Reproduce each of the lines word for word.

•••

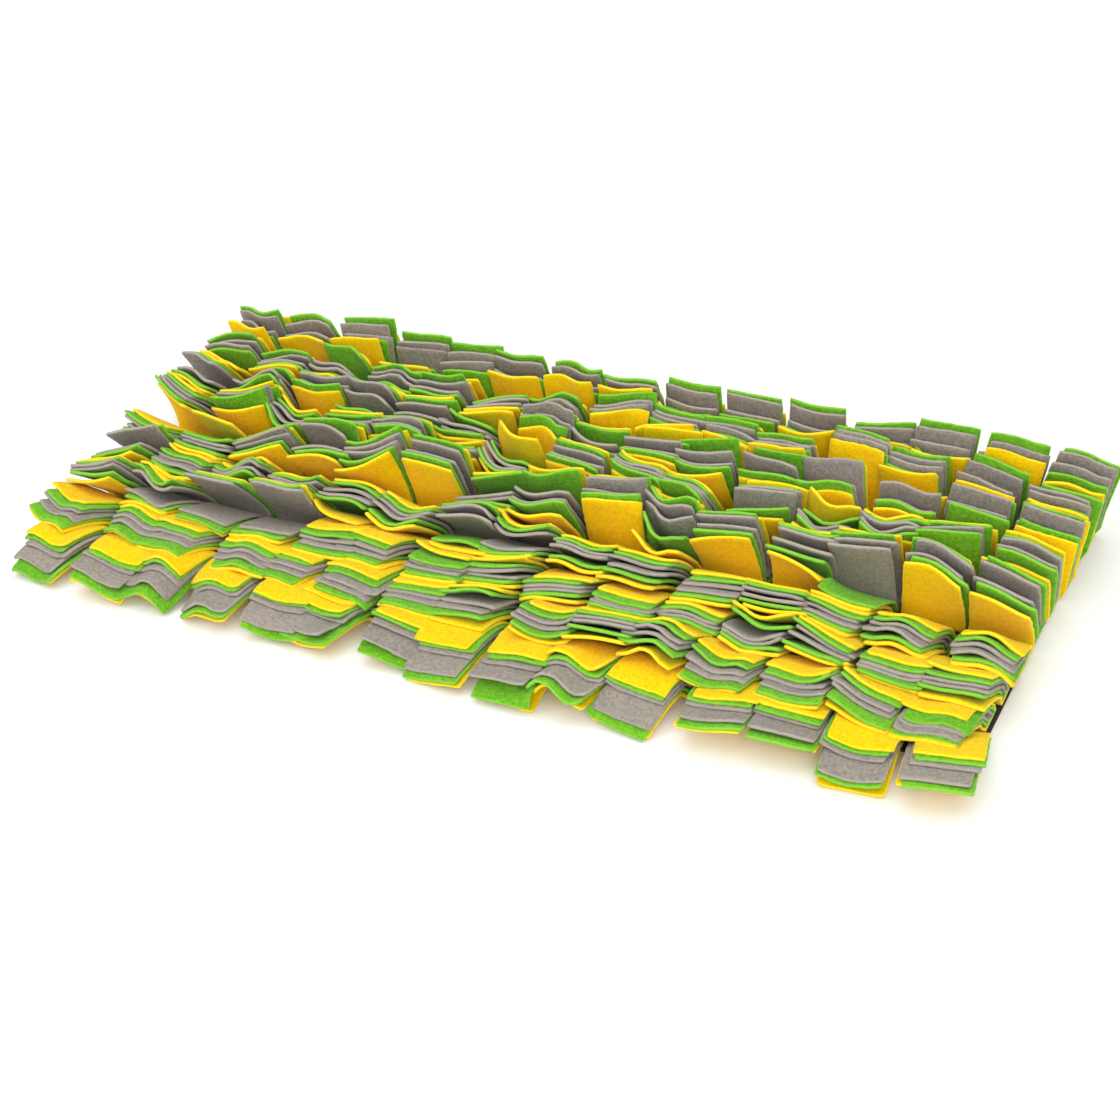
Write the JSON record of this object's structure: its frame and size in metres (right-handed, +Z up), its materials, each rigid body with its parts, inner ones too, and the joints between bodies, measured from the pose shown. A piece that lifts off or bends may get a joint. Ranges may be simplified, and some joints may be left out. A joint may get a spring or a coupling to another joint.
{
  "type": "snuffle mat",
  "caption": "Rectangular pet foraging mat: rows of yellow, green and grey fleece tabs sewn on a flat base cloth, the front rows flopping forward on to the ground.",
  "frame": {"origin": "middle of the underside of the base cloth, on the surface that the mat lies on", "axes": "+X along the rows of tabs to the right, +Y to the back edge, +Z up; the rows at -Y flop forward over the front edge"},
  "size_m": [0.7778, 0.3715, 0.0703],
  "materials": {
    "base_cloth": "matt woven cloth, charcoal",
    "yellow_fleece": "matt brushed fleece, bright yellow",
    "green_fleece": "matt brushed fleece, fresh green",
    "grey_fleece": "matt brushed fleece, warm grey"
  },
  "bodies": {
    "root": {"base_cloth": "base_cloth", "row1_yellow": "yellow_fleece", "row1_green": "green_fleece", "row1_grey": "grey_fleece", "row2_yellow": "yellow_fleece", "row2_green": "green_fleece", "row2_grey": "grey_fleece", "row3_yellow": "yellow_fleece", "row3_green": "green_fleece", "row3_grey": "grey_fleece", "row4_yellow": "yellow_fleece", "row4_green": "green_fleece", "row4_grey": "grey_fleece", "row5_yellow": "yellow_fleece", "row5_green": "green_fleece", "row5_grey": "grey_fleece", "row6_yellow": "yellow_fleece", "row6_green": "green_fleece", "row6_grey": "grey_fleece", "row7_yellow": "yellow_fleece", "row7_green": "green_fleece", "row7_grey": "grey_fleece", "row8_yellow": "yellow_fleece", "row8_green": "green_fleece", "row8_grey": "grey_fleece", "row9_yellow": "yellow_fleece", "row9_green": "green_fleece", "row9_grey": "grey_fleece"}
  },
  "joints": []
}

•••

§ Exercise solution
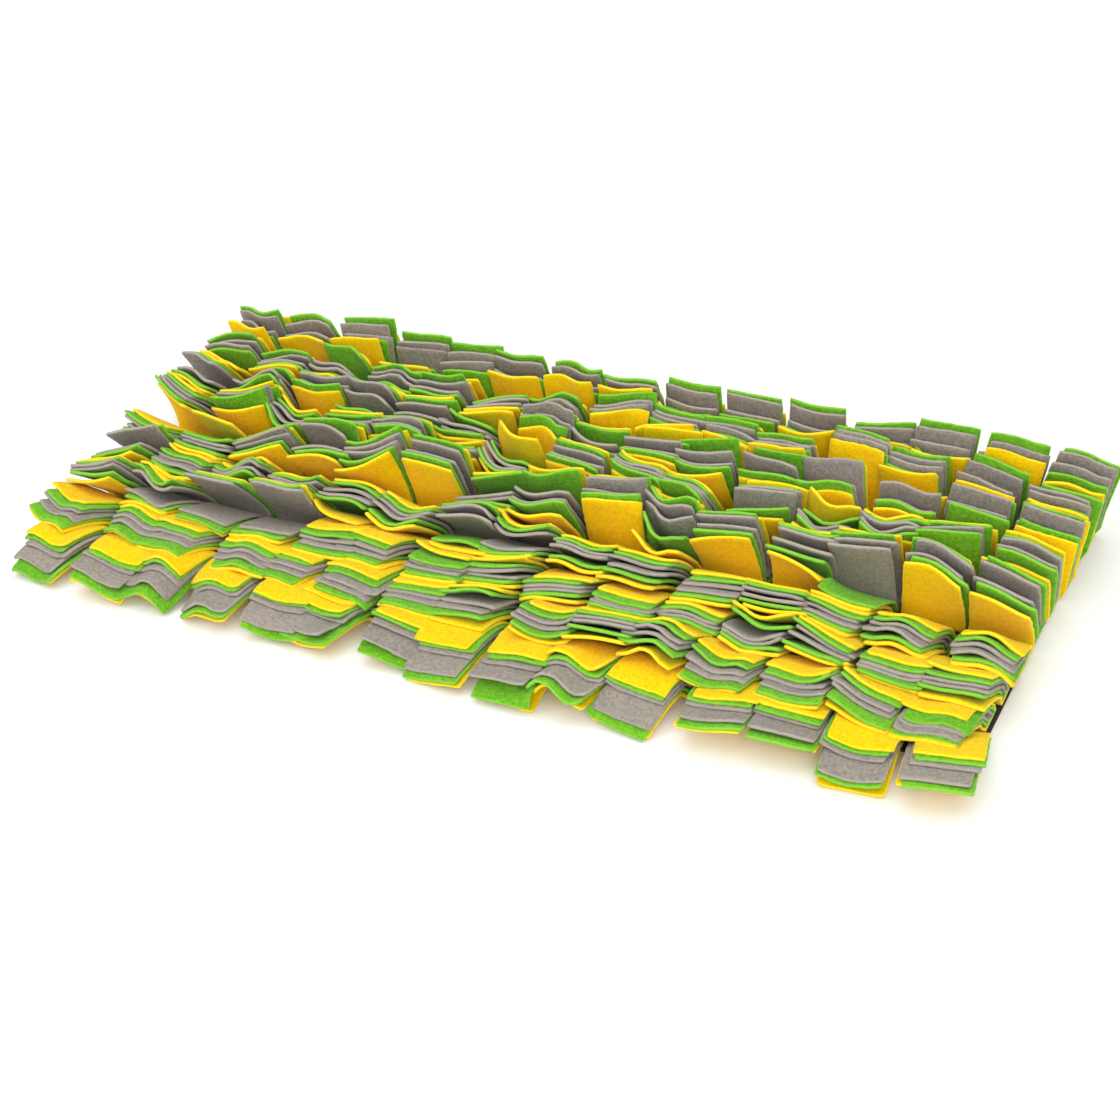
Write the JSON record of this object's structure: its frame and size in metres (right-handed, +Z up), its materials, each rigid body with its parts, inner ones too, and the joints between bodies, measured from the pose shown. A piece that lifts off or bends may get a joint. Ranges may be simplified, and some joints may be left out. A joint may get a spring or a coupling to another joint.
{
  "type": "snuffle mat",
  "caption": "Rectangular pet foraging mat: rows of yellow, green and grey fleece tabs sewn on a flat base cloth, the front rows flopping forward on to the ground.",
  "frame": {"origin": "middle of the underside of the base cloth, on the surface that the mat lies on", "axes": "+X along the rows of tabs to the right, +Y to the back edge, +Z up; the rows at -Y flop forward over the front edge"},
  "size_m": [0.7778, 0.3715, 0.0703],
  "materials": {
    "base_cloth": "matt woven cloth, charcoal",
    "yellow_fleece": "matt brushed fleece, bright yellow",
    "green_fleece": "matt brushed fleece, fresh green",
    "grey_fleece": "matt brushed fleece, warm grey"
  },
  "bodies": {
    "root": {"base_cloth": "base_cloth", "row1_yellow": "yellow_fleece", "row1_green": "green_fleece", "row1_grey": "grey_fleece", "row2_yellow": "yellow_fleece", "row2_green": "green_fleece", "row2_grey": "grey_fleece", "row3_yellow": "yellow_fleece", "row3_green": "green_fleece", "row3_grey": "grey_fleece", "row4_yellow": "yellow_fleece", "row4_green": "green_fleece", "row4_grey": "grey_fleece", "row5_yellow": "yellow_fleece", "row5_green": "green_fleece", "row5_grey": "grey_fleece", "row6_yellow": "yellow_fleece", "row6_green": "green_fleece", "row6_grey": "grey_fleece", "row7_yellow": "yellow_fleece", "row7_green": "green_fleece", "row7_grey": "grey_fleece", "row8_yellow": "yellow_fleece", "row8_green": "green_fleece", "row8_grey": "grey_fleece", "row9_yellow": "yellow_fleece", "row9_green": "green_fleece", "row9_grey": "grey_fleece"}
  },
  "joints": []
}